Portland Police Seek Flasher With Intestines Growing out of His Face
Authorities in Portland, Oregon, now have a sketch of the man they say has exposed himself to women and children on the streets for the past month. And something is wrong, terribly wrong, with his face.
The John Doe—who is white and medium height "with dirty running shoes," according to witnesses—last "dropped his pants in front of" a nine-year-old boy on the street on Tuesday.
That's in addition to at least five more incidents in which he either ran around with his pants down or "would expose his penis through the opening in his boxers or completely pull down his boxers then run away."

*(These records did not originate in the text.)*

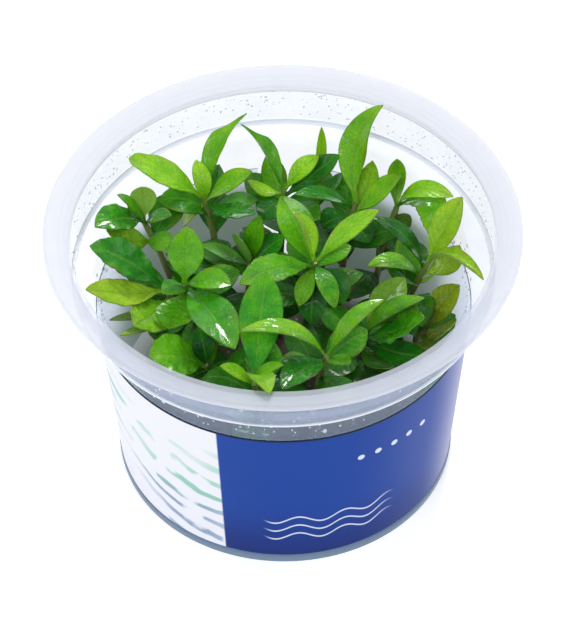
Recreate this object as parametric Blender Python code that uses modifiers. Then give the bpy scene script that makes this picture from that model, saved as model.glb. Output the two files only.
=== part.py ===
"""Aquarium stem plants in their tissue-culture cup: cup, printed sleeve, gel, stems and leaves.

Metres, +Z up. The cup's axis is Z, its base stands on Z = 0, and -Y is the front.
Plant sizes are in the lists in millimetres and are scaled by MM where they are used.
"""
import math

import bmesh
import bpy
from mathutils import Vector
from mathutils.bvhtree import BVHTree

MM = 0.001
GAP = 0.3

# The cup: a thin thermoformed pot with a sealing flange, an upper band and a ledge below it
HEIGHT = 66.5
RIM_RADIUS = 50.6
FLANGE_INNER = 44.65
FLANGE_DROP = 1.6
LIP = 1.1
WALL = 0.6
LEDGE_Z = 54.4
BAND_RADIUS = 45.2
BODY_TOP_RADIUS = 40.8
BODY_BOTTOM_RADIUS = 36.95
FOOT_RADIUS = 37.6
FOOT_RING = 34.0
FLOOR_Z = 1.6
TURN_STEPS = 32

# The printed sleeve round the tapered body, open in a narrow slit at the back
SLEEVE_TOP = 44.3
SLEEVE_BOTTOM = 2.4
SLEEVE_THICKNESS = 0.2
SLEEVE_TURN = 342.0
SLEEVE_STEPS = 30

GEL_TOP = 13.0
GEL_RIM = 0.8

STEM_RADIUS = 0.85
STEM_TAPER = 0.75
STEM_SPANS = 3
STEM_SIDES = 6

LEAF_THICKNESS = 0.4
LEAF_FOLD = math.radians(14)
LEAF_FOOT = 1.3
PETIOLE = 0.45
BLADE_START = 0.07
CLEARANCE = 0.2
LEAF_ROWS = (0.0, 0.2, 0.5, 0.8, 1.0)
SMALL_ROWS = (0.0, 0.28, 0.68, 1.0)
PAIR_ROWS = (0.0, 0.5, 1.0)

# A leaf that meets another is slid along the slanting line of sight and bowed a little more or less
SLANT = Vector((0.0, -0.7, 0.714))
SLIDES = (0.0, 0.8, -0.8, 1.6, -1.6, 2.4, -2.4, 3.2, -3.2, 4.2, -4.2, 5.4, -5.4)
BOWS = (0.0, 0.8, -0.8, 1.6, -1.6, 2.6, -2.6)

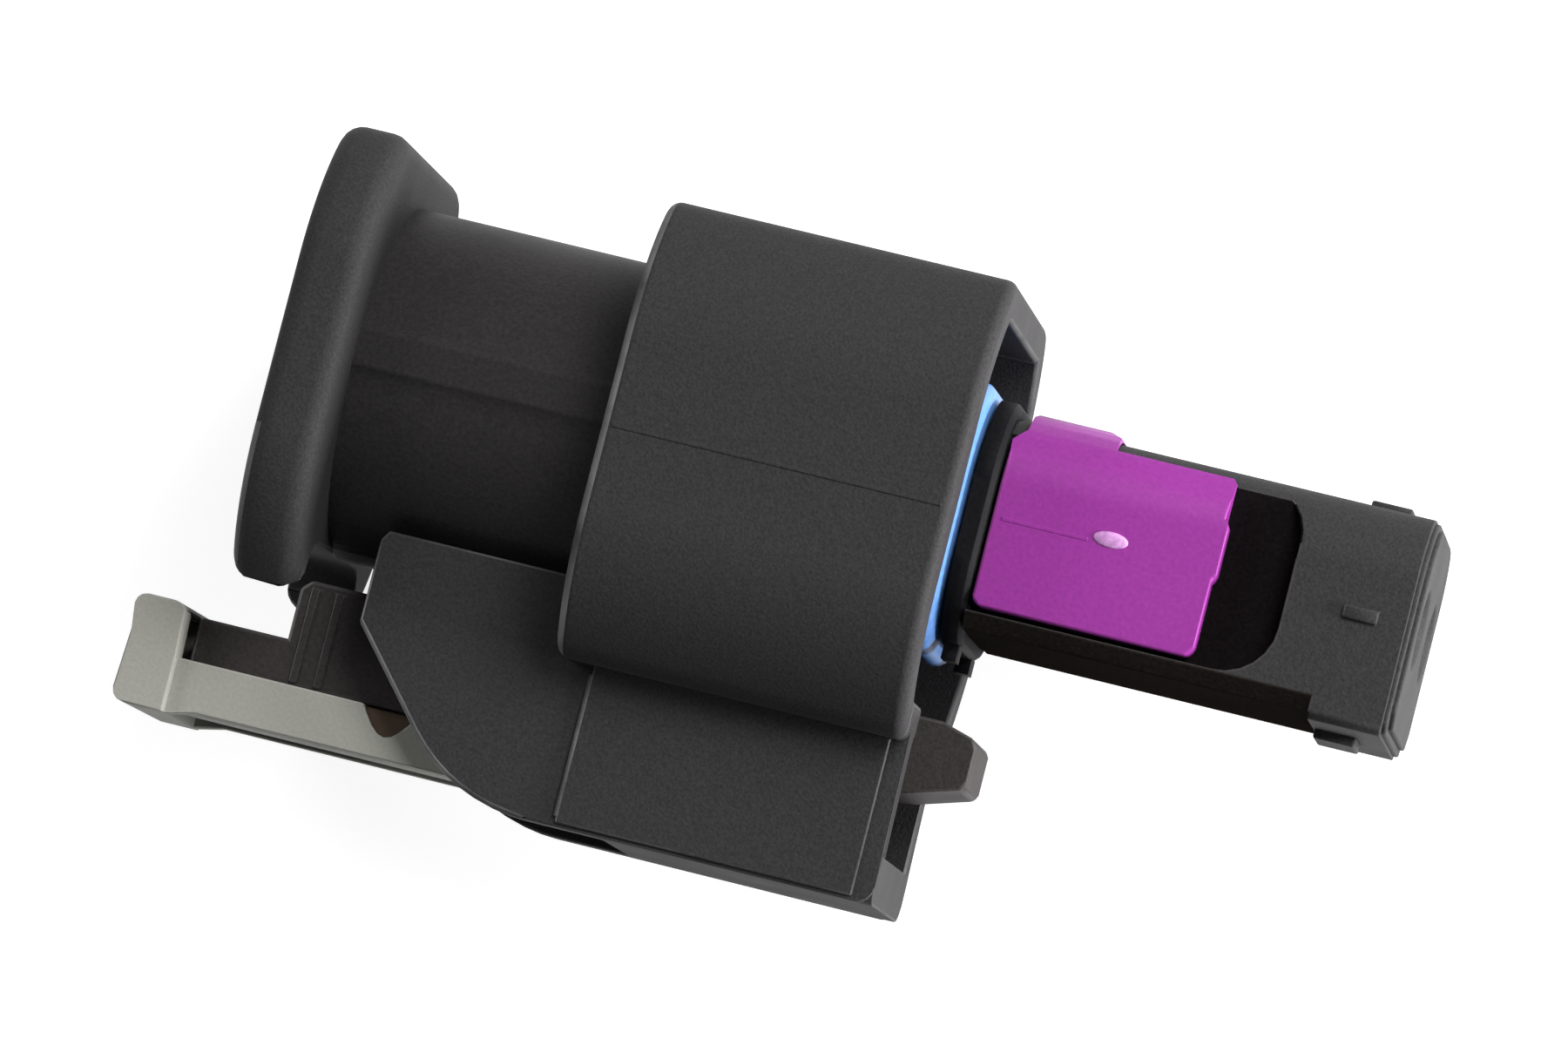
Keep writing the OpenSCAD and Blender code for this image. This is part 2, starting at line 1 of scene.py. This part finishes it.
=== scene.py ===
import math
import json
import bmesh
import bpy
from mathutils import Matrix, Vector

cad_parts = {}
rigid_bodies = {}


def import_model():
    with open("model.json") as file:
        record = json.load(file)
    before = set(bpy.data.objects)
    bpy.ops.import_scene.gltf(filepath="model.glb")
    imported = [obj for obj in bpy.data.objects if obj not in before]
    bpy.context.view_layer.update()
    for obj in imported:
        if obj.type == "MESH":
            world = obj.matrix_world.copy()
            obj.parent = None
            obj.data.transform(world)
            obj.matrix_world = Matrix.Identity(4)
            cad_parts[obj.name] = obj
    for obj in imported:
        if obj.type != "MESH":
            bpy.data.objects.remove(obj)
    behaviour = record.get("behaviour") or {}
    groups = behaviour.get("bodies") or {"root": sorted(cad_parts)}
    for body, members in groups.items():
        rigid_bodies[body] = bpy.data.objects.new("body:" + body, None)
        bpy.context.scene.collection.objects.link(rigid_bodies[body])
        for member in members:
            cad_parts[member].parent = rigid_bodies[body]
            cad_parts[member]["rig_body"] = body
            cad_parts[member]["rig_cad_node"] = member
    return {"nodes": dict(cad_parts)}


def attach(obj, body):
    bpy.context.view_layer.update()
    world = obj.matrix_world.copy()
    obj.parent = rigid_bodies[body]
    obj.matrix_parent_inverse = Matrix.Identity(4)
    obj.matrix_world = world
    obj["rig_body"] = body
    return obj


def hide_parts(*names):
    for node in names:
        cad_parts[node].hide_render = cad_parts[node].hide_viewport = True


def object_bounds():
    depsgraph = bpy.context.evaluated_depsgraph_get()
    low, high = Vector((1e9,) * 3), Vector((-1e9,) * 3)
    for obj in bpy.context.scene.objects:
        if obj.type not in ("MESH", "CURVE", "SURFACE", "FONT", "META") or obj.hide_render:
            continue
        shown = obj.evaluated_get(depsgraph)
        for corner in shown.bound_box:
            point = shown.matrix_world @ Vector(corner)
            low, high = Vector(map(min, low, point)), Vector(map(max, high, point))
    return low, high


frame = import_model()
cad_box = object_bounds()

# ---- table, light and camera ---------------------------------------------------------------------
# The connector lies on its side on a pale matt table.  One large soft lamp hangs above it, one
# stands beyond the nose and a weak one stands behind the flange.  The camera looks down from
# above, a little past the nose on the lock's side.

MM = 0.001
low, high = cad_box
middle = (Vector(low) + Vector(high)) / 2
length = high[0] - low[0]
table_size = 40 * length
table_gap = 0.02 * MM


def rays_that_see_white(tree):
    """1 for rays from the camera and for rays that a surface mirrors or bends, 0 for the others."""
    paths = tree.nodes.new("ShaderNodeLightPath")
    seen = paths.outputs["Is Camera Ray"]
    for kind in ("Is Glossy Ray", "Is Transmission Ray"):
        either = tree.nodes.new("ShaderNodeMath")
        either.operation = "MAXIMUM"
        tree.links.new(seen, either.inputs[0])
        tree.links.new(paths.outputs[kind], either.inputs[1])
        seen = either.outputs[0]
    return seen


bpy.ops.object.select_all(action="DESELECT")
bpy.ops.mesh.primitive_plane_add(size=table_size, location=(middle.x, middle.y, low[2] - table_gap))
table = bpy.context.object
table.name = "table"
table_paint = bpy.data.materials.new("table_paint")
table_paint.use_nodes = True
tree = table_paint.node_tree
tree.nodes.clear()
matt = tree.nodes.new("ShaderNodeBsdfDiffuse")
matt.inputs["Color"].default_value = (0.46, 0.46, 0.46, 1)
bright = tree.nodes.new("ShaderNodeEmission")
bright.inputs["Color"].default_value = (1, 1, 1, 1)
bright.inputs["Strength"].default_value = 0.82
white = tree.nodes.new("ShaderNodeAddShader")
tree.links.new(matt.outputs[0], white.inputs[0])
tree.links.new(bright.outputs[0], white.inputs[1])
table_top = tree.nodes.new("ShaderNodeMixShader")
tree.links.new(rays_that_see_white(tree), table_top.inputs["Fac"])
tree.links.new(matt.outputs[0], table_top.inputs[1])
tree.links.new(white.outputs[0], table_top.inputs[2])
surface = tree.nodes.new("ShaderNodeOutputMaterial")
tree.links.new(table_top.outputs[0], surface.inputs["Surface"])
table.data.materials.append(table_paint)

studio = bpy.data.worlds.new("studio")
bpy.context.scene.world = studio
studio.use_nodes = True
tree = studio.node_tree
walls = tree.nodes["Background"]
walls.inputs["Color"].default_value = (1, 1, 1, 1)
glow = tree.nodes.new("ShaderNodeMapRange")
glow.inputs["To Min"].default_value = 0.05
glow.inputs["To Max"].default_value = 1
tree.links.new(rays_that_see_white(tree), glow.inputs["Value"])
tree.links.new(glow.outputs[0], walls.inputs["Strength"])


def soft_lamp(name, place, size, power):
    """A square lamp that faces the part.  Place and size are in lengths of the part."""
    bpy.ops.object.light_add(type="AREA", location=middle + Vector(place) * length)
    lamp = bpy.context.object
    lamp.name = name
    lamp.data.size = size * length
    lamp.data.energy = power
    lamp.rotation_euler = (middle - lamp.location).to_track_quat("-Z", "Y").to_euler()


soft_lamp("lamp_above", place=(2.6, 3.4, 4.4), size=3.6, power=0.66)
soft_lamp("lamp_past_nose", place=(5.2, 0.3, 0.6), size=2.0, power=1.1)
soft_lamp("lamp_behind_flange", place=(-4.4, 1.6, 3.6), size=2.0, power=0.14)

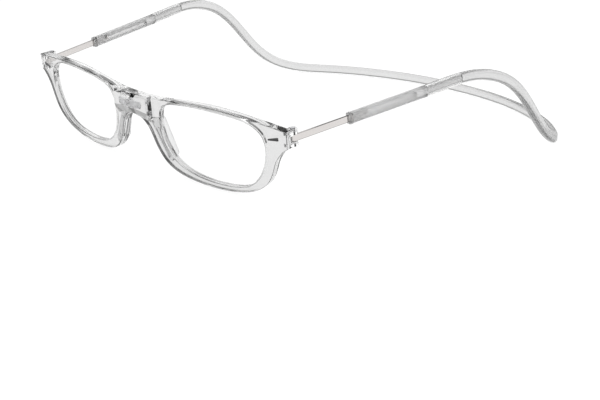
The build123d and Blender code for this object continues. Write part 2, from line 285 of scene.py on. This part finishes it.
FINISHES = {
    "rim": clear_moulding("clear_plastic", (0.74, 0.71), (0.01, 0.03), 0.05),
    "nose_pad": clear_moulding(
        "pad_plastic", (0.84, 0.81), (0.30, 0.42), 0.05, density=30.0, ior=PAD_IOR
    ),
    "sleeve_cap": clear_moulding("cap_plastic", (0.98, 0.95), (0.25, 0.35), 0.1, density=20.0),
    "lens": clear_moulding("clear_lens", (0.995, 0.985), (0.0, 0.01), 0.0, ior=LENS_IOR),
    "bar_stud": metal("stud_steel", (0.60, 0.58, 0.57), (0.48, 0.46, 0.45), (0.25, 0.35)),
    "hinge_pin": metal("pin_steel", (0.35, 0.35, 0.36), (0.20, 0.20, 0.21), (0.15, 0.25)),
    "magnet": metal(
        "magnet_plating",
        (0.96, 0.96, 0.97),
        (0.88, 0.88, 0.89),
        (0.50, 0.60),
        PLATED_GRAIN,
        PLATING_METALLIC,
    ),
    "inlay": surfaced("inlay_black", (0.03, 0.03, 0.032), (0.01, 0.01, 0.011), (0.12, 0.25))[0],
}
BAND = clear_moulding("band_plastic", (0.86, 0.83), (0.16, 0.26), 0.10, density=90.0)


def seating_tree():
    """Geometry nodes that weld a piece's mesh, push it out to touch its seat and finish it."""
    tree = bpy.data.node_groups.new("seating", "GeometryNodeTree")
    made = tree.interface.new_socket
    for name, flow, kind in (
        ("Geometry", "INPUT", "NodeSocketGeometry"),
        ("Weld distance", "INPUT", "NodeSocketFloat"),
        ("Growth", "INPUT", "NodeSocketFloat"),
        ("Finish", "INPUT", "NodeSocketMaterial"),
        ("Geometry", "OUTPUT", "NodeSocketGeometry"),
    ):
        made(name, in_out=flow, socket_type=kind)
    nodes, links = tree.nodes, tree.links
    inlet = nodes.new("NodeGroupInput")
    outlet = nodes.new("NodeGroupOutput")
    weld = nodes.new("GeometryNodeMergeByDistance")
    links.new(inlet.outputs["Geometry"], weld.inputs["Geometry"])
    links.new(inlet.outputs["Weld distance"], weld.inputs["Distance"])
    outwards = nodes.new("GeometryNodeInputNormal")
    push = nodes.new("ShaderNodeVectorMath")
    push.operation = "SCALE"
    links.new(outwards.outputs["Normal"], push.inputs[0])
    links.new(inlet.outputs["Growth"], push.inputs["Scale"])
    seat_place = nodes.new("GeometryNodeSetPosition")
    links.new(weld.outputs["Geometry"], seat_place.inputs["Geometry"])
    links.new(push.outputs["Vector"], seat_place.inputs["Offset"])
    whole = nodes.new("GeometryNodeRealizeInstances")
    links.new(seat_place.outputs["Geometry"], whole.inputs["Geometry"])
    finish = nodes.new("GeometryNodeSetMaterial")
    links.new(whole.outputs["Geometry"], finish.inputs["Geometry"])
    links.new(inlet.outputs["Finish"], finish.inputs["Material"])
    links.new(finish.outputs["Geometry"], outlet.inputs["Geometry"])
    return tree


SEATING = seating_tree()
SEATING_INPUTS = {
    socket.name: socket.identifier
    for socket in SEATING.interface.items_tree
    if socket.in_out == "INPUT"
}


def seat(node, body, growth, material):
    """A bonded piece in place of its CAD node, so that no air shows between it and its seat."""
    piece = bpy.data.objects.new(f"{node}_bonded", frame["nodes"][node].data.copy())
    bpy.context.scene.collection.objects.link(piece)
    seating = piece.modifiers.new("seating", "NODES")
    seating.node_group = SEATING
    seating[SEATING_INPUTS["Weld distance"]] = WELD_DISTANCE
    seating[SEATING_INPUTS["Growth"]] = growth
    seating[SEATING_INPUTS["Finish"]] = material
    seen = piece.evaluated_get(bpy.context.evaluated_depsgraph_get())
    mesh = bpy.data.meshes.new_from_object(seen)
    piece.modifiers.clear()
    piece.data = mesh
    mesh.shade_smooth()
    mesh.set_sharp_from_angle(angle=SHARP_ANGLE)
    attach(piece, body)
    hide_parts(node)


def dress(node, material):
    """Gives a CAD node its finish in place of the plain one that it came with."""
    mesh = frame["nodes"][node].data
    mesh.materials.clear()
    mesh.materials.append(material)
    mesh.shade_smooth()


for side in SIDES:
    for piece, finish in FINISHES.items():
        if piece in BONDED:
            slot, growth = BONDED[piece]
            seat(f"{side}_{piece}", f"{side}_front", growth, finish)
        else:
            dress(f"{side}_{piece}", finish)
    dress(f"{side}_temple_bar", bar_steel_with_painted_shade_and_light(side))
    dress(f"{side}_sleeve", sleeve_plastic(side))
dress("headband", BAND)


def floor():
    """A plain pale table top, just under the glasses."""
    mesh = bpy.data.meshes.new("table_top")
    turn = 2 * math.pi / FLOOR_SIDES
    ring = [
        (FLOOR_RADIUS * math.cos(i * turn), FLOOR_RADIUS * math.sin(i * turn), -FLOOR_DROP)
        for i in range(FLOOR_SIDES)
    ]
    mesh.from_pydata(ring, [], [list(range(FLOOR_SIDES))])
    table_top = bpy.data.objects.new("table_top", mesh)
    bpy.context.scene.collection.objects.link(table_top)
    material, shader = new_material("table_white")
    shader.inputs["Base Color"].default_value = FLOOR_COLOUR
    shader.inputs["Roughness"].default_value = FLOOR_ROUGHNESS
    shader.inputs["Specular IOR Level"].default_value = 0.0
    shader.inputs["Emission Color"].default_value = WHITE
    shader.inputs["Emission Strength"].default_value = FLOOR_GLOW
    mesh.materials.append(material)


def studio():
    """A room lit from its far wall, with a dim ceiling, horizon and wall behind the camera.

    The camera sees it plain white, and surfaces that scatter light are lit evenly by it.
    """
    world = bpy.data.worlds.new("studio")
    bpy.context.scene.world = world
    world.use_nodes = True
    nodes, links = world.node_tree.nodes, world.node_tree.links
    place = nodes.new("ShaderNodeTexCoord")

    def along(direction):
        """How far the light's direction points along the one given."""
        dot = nodes.new("ShaderNodeVectorMath")
        dot.operation = "DOT_PRODUCT"
        links.new(place.outputs["Generated"], dot.inputs[0])
        dot.inputs[1].default_value = direction
        return dot.outputs["Value"]

    def ramp(value, start, end, low, high):
        """A soft step from a low to a high number between two places of a value."""
        step = nodes.new("ShaderNodeMapRange")
        step.interpolation_type = "SMOOTHSTEP"
        links.new(value, step.inputs["Value"])
        for name, number in (
            ("From Min", start),
            ("From Max", end),
            ("To Min", low),
            ("To Max", high),
        ):
            step.inputs[name].default_value = number
        return step.outputs["Result"]

    def combine(operation, first, second):
        """Two values put together by one sum."""
        step = nodes.new("ShaderNodeMath")
        step.operation = operation
        links.new(first, step.inputs[0])
        links.new(second, step.inputs[1])
        return step.outputs["Value"]

    height = along(UP)
    front = along((math.sin(CAMERA_AZIMUTH), -math.cos(CAMERA_AZIMUTH), 0.0))
    walls = ramp(height, HORIZON_BOTTOM, HORIZON_TOP, HORIZON_TONE, 1.0)
    under_ceiling = ramp(height, CEILING_BOTTOM, CEILING_TOP, 1.0, CEILING_TONE)
    around = ramp(front, BACK_EDGE, FRONT_EDGE, BACK_TONE, FRONT_TONE)
    lit = combine("MULTIPLY", combine("MULTIPLY", walls, under_ceiling), around)
    path = nodes.new("ShaderNodeLightPath")
    matt = path.outputs["Diffuse Depth"]
    seen = nodes.new("ShaderNodeMix")
    links.new(combine("MAXIMUM", path.outputs["Is Camera Ray"], matt), seen.inputs["Factor"])
    links.new(lit, seen.inputs["A"])
    links.new(ramp(matt, 0.0, 1.0, 1.0, MATT_TONE), seen.inputs["B"])
    links.new(seen.outputs["Result"], nodes["Background"].inputs["Strength"])
    nodes["Background"].inputs["Color"].default_value = WHITE
    lamp = bpy.data.lights.new("softbox", "AREA")
    lamp.size = SOFTBOX_SIZE
    lamp.energy = SOFTBOX_WATTS
    softbox = bpy.data.objects.new("softbox", lamp)
    softbox.location = SOFTBOX_PLACE
    softbox.rotation_mode = "QUATERNION"
    softbox.rotation_quaternion = Vector(SOFTBOX_PLACE).to_track_quat("Z", "Y")
    bpy.context.scene.collection.objects.link(softbox)


def camera():
    """The camera where the photograph's stood."""
    data = bpy.data.cameras.new("camera")
    data.sensor_width = SENSOR_WIDTH_MM
    data.lens = CAMERA_LENS_MM
    data.clip_start = CLIP_START
    data.clip_end = CLIP_END
    eye = bpy.data.objects.new("camera", data)
    bpy.context.scene.collection.objects.link(eye)
    back = Vector(
        (
            math.sin(CAMERA_AZIMUTH) * math.cos(CAMERA_ELEVATION),
            -math.cos(CAMERA_AZIMUTH) * math.cos(CAMERA_ELEVATION),
            math.sin(CAMERA_ELEVATION),
        )
    )
    level = (-back).to_track_quat("-Z", "Y")
    eye.location = Vector(CAMERA_PLACE_MM) * MM
    eye.rotation_mode = "QUATERNION"
    eye.rotation_quaternion = level @ Quaternion((0, 0, 1), CAMERA_ROLL)
    bpy.context.scene.camera = eye


floor()
studio()
camera()
bpy.context.scene.view_settings.view_transform = "Standard"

But there's something else about John Doe, according to the Portland Oregonian:
A North Precinct sergeant worked with some witnesses to develop the suspect sketch.
The sketch includes something around the man's neck. Police spokesman Sgt. Pete Simpson said in an e-mail that it "could be a bandana or his boxer shorts. Descriptions vary.''
Interpretations of the sketch artist's execution vary, as well. Gawker staff reactions to the suspect's alleged fabric neck covering included the following:
- "It's like some Cronenberg shit"
- "that is terrifying"
- "grosssss"
- "i don't ever want to see a face like that outside of a dream"
- "It looks like he's eating a brain."
- "definitely intestines on his face"
- "ed norton's disguise sucks"
Also gross: the fact that this man is apparently sexually victimizing women and children on the street. Go get 'im, Portland. And rip that Etsy Bane mask off for me.